Set problem:
Lines containing the word "handed" should be extracted in full.

Information supplied:
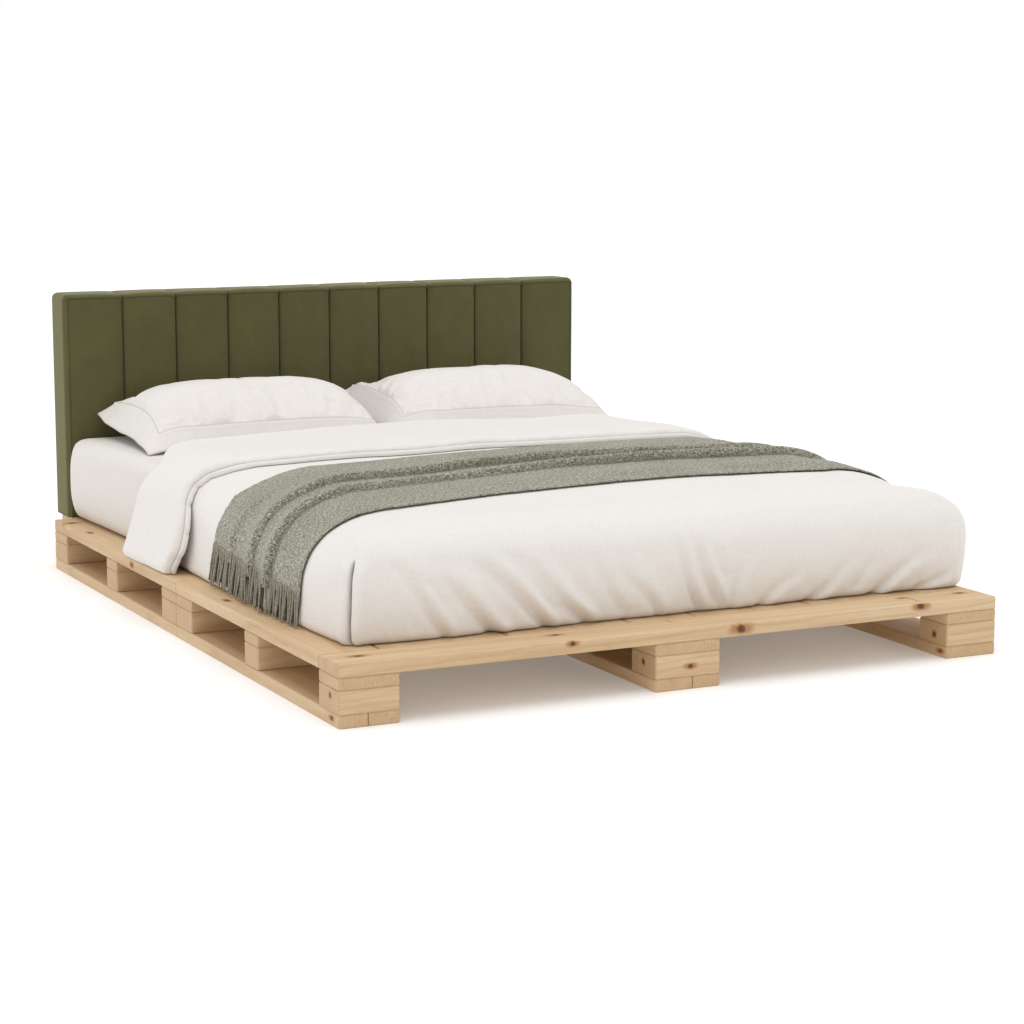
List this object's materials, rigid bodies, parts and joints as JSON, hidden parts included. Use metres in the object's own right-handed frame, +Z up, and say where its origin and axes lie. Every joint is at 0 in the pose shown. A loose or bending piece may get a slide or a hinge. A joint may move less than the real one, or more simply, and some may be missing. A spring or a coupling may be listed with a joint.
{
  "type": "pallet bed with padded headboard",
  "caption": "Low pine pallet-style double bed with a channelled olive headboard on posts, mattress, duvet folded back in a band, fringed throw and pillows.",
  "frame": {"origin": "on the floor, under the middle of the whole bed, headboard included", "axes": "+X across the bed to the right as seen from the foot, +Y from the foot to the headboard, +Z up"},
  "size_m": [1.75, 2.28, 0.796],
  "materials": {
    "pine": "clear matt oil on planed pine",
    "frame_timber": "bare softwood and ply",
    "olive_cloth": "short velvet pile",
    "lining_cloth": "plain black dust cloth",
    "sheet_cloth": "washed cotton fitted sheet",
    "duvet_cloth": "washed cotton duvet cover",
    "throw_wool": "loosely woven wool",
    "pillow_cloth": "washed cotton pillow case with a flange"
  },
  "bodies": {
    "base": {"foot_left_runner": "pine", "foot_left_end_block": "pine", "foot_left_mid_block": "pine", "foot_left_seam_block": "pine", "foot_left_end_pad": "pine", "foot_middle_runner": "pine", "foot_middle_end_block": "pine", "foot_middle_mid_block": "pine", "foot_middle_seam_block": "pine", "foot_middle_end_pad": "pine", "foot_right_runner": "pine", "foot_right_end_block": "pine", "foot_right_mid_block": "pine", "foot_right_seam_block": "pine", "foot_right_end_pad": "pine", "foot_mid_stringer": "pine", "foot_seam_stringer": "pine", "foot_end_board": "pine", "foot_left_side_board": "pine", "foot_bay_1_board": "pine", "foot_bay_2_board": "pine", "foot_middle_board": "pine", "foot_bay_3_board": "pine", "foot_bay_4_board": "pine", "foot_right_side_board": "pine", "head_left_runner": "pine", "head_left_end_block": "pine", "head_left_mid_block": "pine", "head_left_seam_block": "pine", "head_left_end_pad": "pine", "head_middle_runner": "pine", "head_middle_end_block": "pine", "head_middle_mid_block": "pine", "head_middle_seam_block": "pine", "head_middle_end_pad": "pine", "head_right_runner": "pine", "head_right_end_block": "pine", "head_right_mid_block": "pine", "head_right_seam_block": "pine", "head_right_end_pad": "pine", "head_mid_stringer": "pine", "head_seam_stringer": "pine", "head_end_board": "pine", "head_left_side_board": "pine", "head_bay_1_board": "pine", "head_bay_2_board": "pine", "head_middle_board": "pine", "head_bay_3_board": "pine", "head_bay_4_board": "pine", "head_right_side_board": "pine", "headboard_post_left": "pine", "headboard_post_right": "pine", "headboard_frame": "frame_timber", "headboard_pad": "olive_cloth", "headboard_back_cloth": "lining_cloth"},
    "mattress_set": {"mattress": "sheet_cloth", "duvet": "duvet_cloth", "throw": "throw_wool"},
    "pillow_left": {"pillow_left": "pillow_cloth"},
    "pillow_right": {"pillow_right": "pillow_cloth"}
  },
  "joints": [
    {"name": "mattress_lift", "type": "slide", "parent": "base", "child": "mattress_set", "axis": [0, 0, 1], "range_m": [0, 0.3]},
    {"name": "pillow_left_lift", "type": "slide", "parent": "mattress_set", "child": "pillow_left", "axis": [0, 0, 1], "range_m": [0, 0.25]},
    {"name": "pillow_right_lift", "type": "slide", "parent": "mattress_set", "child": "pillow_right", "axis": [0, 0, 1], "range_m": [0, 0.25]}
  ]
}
---
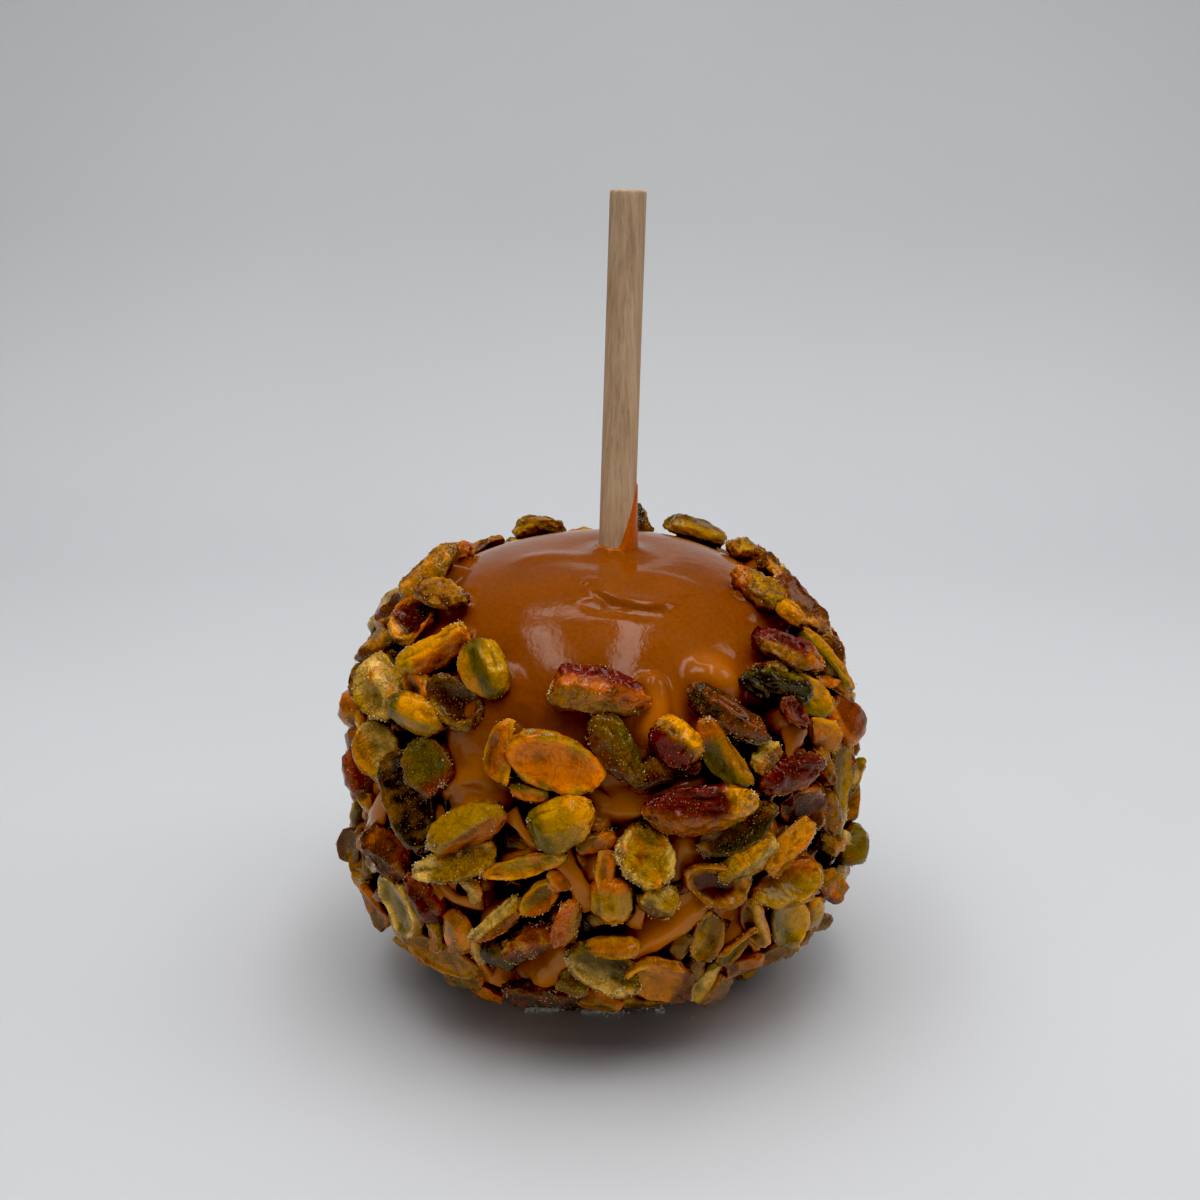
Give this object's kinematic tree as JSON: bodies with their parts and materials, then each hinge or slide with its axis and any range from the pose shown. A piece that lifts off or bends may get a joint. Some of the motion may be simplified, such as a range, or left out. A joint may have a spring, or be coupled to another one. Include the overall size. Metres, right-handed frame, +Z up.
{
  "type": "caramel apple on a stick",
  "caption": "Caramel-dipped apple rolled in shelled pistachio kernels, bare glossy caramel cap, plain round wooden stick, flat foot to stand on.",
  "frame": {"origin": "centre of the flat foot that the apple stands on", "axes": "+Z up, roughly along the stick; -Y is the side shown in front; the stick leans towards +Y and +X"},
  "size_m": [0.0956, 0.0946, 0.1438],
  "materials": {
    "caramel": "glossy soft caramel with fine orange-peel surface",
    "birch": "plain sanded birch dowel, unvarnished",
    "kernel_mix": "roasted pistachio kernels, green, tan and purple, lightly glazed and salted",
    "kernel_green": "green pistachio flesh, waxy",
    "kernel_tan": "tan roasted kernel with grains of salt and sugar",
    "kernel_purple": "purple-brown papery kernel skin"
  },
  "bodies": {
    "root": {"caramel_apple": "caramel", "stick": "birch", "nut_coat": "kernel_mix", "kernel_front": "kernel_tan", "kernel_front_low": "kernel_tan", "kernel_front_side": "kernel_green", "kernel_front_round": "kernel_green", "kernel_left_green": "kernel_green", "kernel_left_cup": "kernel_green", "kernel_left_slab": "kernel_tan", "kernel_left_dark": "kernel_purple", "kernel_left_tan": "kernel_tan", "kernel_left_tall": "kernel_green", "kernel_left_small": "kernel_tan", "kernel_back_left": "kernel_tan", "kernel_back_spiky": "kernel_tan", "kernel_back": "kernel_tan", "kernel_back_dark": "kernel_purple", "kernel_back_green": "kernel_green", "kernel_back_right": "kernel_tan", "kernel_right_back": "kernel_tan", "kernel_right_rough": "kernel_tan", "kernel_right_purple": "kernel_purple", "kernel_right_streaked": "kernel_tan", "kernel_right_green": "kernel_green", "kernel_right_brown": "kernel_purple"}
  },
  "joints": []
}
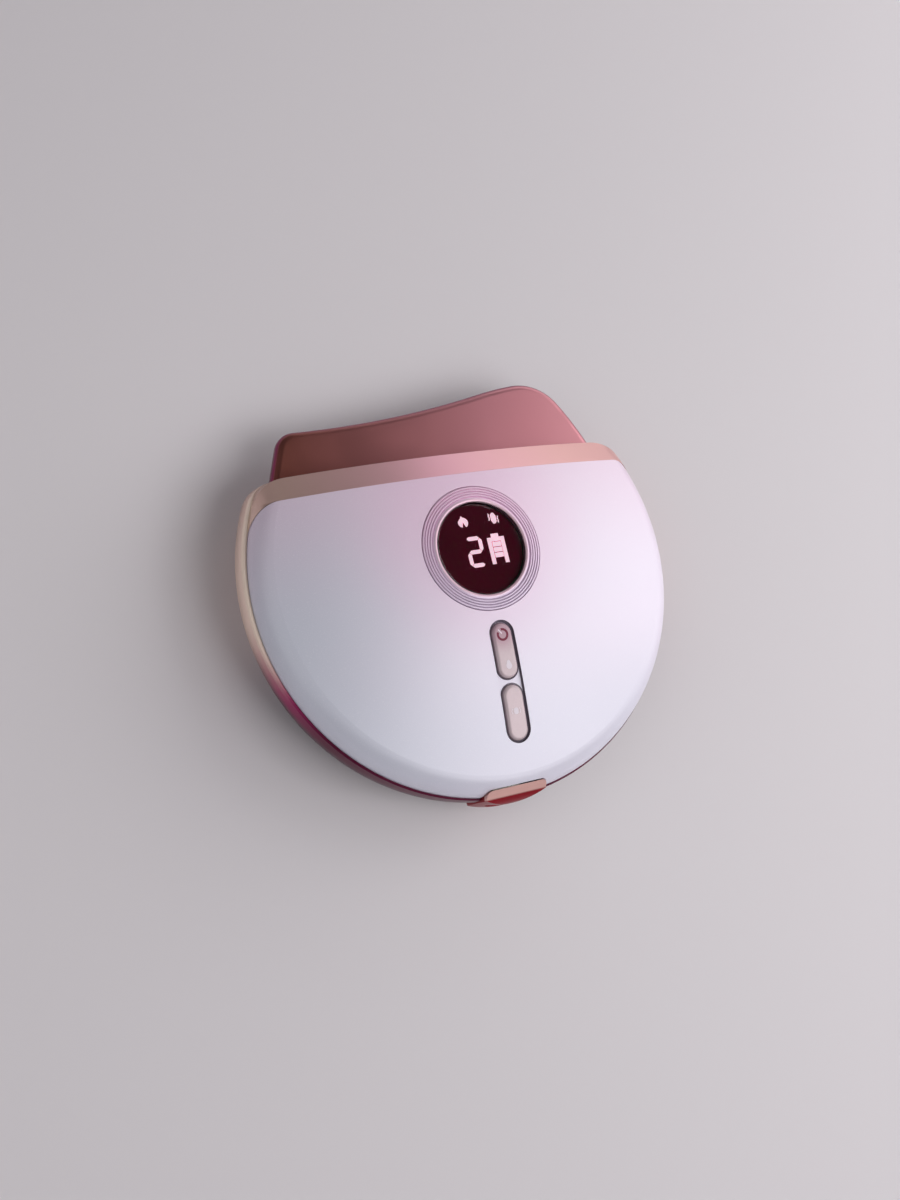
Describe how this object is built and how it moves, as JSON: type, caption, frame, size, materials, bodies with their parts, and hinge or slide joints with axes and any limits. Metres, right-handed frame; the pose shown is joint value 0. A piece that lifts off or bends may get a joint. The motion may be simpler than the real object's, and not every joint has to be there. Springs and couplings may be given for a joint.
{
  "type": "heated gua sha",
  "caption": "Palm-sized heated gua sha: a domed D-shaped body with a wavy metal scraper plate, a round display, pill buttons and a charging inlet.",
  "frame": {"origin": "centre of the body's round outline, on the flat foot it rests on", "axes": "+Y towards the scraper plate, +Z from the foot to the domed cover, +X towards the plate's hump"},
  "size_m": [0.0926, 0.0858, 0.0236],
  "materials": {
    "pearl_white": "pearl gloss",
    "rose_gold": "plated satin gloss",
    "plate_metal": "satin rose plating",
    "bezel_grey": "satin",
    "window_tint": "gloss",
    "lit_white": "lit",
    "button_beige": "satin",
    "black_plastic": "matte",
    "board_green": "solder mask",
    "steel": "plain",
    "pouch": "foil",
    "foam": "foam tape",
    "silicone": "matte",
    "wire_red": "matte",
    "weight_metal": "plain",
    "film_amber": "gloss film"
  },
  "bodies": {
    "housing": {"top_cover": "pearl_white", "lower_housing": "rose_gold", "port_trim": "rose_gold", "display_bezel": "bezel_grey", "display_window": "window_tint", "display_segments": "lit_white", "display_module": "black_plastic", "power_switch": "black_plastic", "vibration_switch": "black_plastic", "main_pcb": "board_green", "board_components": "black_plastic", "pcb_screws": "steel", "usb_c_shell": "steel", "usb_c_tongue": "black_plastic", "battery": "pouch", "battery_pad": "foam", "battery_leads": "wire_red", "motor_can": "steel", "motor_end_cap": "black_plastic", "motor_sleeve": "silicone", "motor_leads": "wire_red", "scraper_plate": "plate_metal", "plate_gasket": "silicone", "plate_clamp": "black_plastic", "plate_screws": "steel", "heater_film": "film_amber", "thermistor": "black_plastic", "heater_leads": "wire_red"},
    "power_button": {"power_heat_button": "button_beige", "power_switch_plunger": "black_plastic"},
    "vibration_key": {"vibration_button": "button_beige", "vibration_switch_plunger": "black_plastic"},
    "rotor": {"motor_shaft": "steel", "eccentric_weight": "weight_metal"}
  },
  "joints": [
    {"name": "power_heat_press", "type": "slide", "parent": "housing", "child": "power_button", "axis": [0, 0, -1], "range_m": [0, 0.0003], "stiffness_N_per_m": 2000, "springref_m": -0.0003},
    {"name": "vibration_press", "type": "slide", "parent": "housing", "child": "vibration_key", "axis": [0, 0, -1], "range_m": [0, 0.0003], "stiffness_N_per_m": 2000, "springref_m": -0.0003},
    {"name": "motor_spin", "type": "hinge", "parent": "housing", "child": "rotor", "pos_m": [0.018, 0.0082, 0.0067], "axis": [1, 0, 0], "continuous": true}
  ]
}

Result of the task:
List this object's materials, rigid bodies, parts and joints as JSON, hidden parts included. Use metres in the object's own right-handed frame, +Z up, and say where its origin and axes lie. Every joint is at 0 in the pose shown. A loose or bending piece may get a slide or a hinge. A joint may move less than the real one, or more simply, and some may be missing. A spring or a coupling may be listed with a joint.
Give this object's kinematic tree as JSON: bodies with their parts and materials, then each hinge or slide with its axis and any range from the pose shown. A piece that lifts off or bends may get a joint. Some of the motion may be simplified, such as a range, or left out. A joint may have a spring, or be coupled to another one. Include the overall size. Metres, right-handed frame, +Z up.
Describe how this object is built and how it moves, as JSON: type, caption, frame, size, materials, bodies with their parts, and hinge or slide joints with axes and any limits. Metres, right-handed frame; the pose shown is joint value 0. A piece that lifts off or bends may get a joint. The motion may be simpler than the real object's, and not every joint has to be there. Springs and couplings may be given for a joint.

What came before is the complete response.